Dr. Sprys is one of four physicians at Medical Arts Hospital in Lamesa. The hospital serves a community of 13,000 people. According to Dr. Sprys, the hospital only has one respiratory therapist

She added that because of the lack of staffing, if one person gets sick or can't come into work, that means everyone else on staff shares an even greater load than urban hospitals that have more staffing.

"Respiratory therapists are critical, critical in a pandemic that involves the lungs because our respiratory therapist, they give the breathing treatments, they manage the ventilators for the most part," Dr. Sprys said. "They manage oxygen supplementation, they manage BiPAPs, CPAPs, all of that. So they're critical, you can understand, for a pandemic that involves the respiratory system."

Dr. Sprys said the State passed by Lamesa's hospital for the Pfizer vaccine because Medical Arts did not have an appropriate freezer to hold the vaccines. According to the doctor, the hospital was able to pull together money to get an appropriate freezer nearly a month before Pfizer was given an Emergency Use Authorization (EUA) from the FDA.

"We've been working our, our tails off to make sure that our communities are taken care of, and we have fought to get us the resources for our patients since March," Dr. Sprys said. "To use the excuse that, 'Well, you don't have that and geographically it just doesn't make sense, logistically, it won't work out.' Rural hospitals, we have been jumping through hoops, brainstorming, doing every single thing we could possibly think of to take care of our patients. So, the excuse that that just logistically wouldn't work? No. Rural hospitals, we have made things work."

According to Gov. Greg Abbott, more than 1 million doses of COVID-19 vaccine will be delivered to Texas hospitals by the end of December. 

Briggs's family clinic is slated to be the only family medicine center to receive the vaccine in Comal County in this allocation. In neighboring Guadalupe County, Dr. David Rider in Seguin is excited to finally see the vaccine.

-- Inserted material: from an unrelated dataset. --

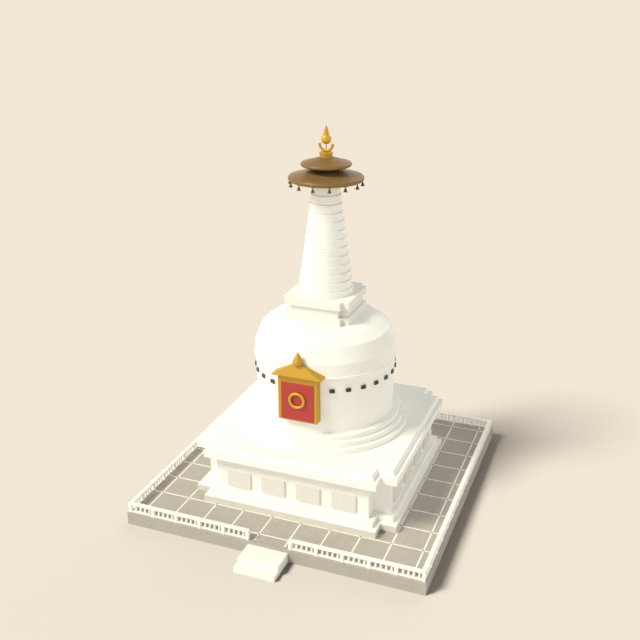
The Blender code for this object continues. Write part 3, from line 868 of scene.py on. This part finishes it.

"I was telling my son yesterday that it felt like Christmas came early and it was a surprise," Dr. Rider said. 

Dr. Rider has been working with his patients to talk pros and cons of taking a COVID-19 vaccine at all, whether it's Pfizer or Moderna.

"As this pandemic gets worse and there's more and more COVID-19 and your risk of getting COVID-19 increases, then the chance of harm is even outweighed more by the chance of benefit," Dr. Rider said.

He also noted even after people receive a COVID-19 vaccine, they should continue wearing a mask because the pandemic is not over.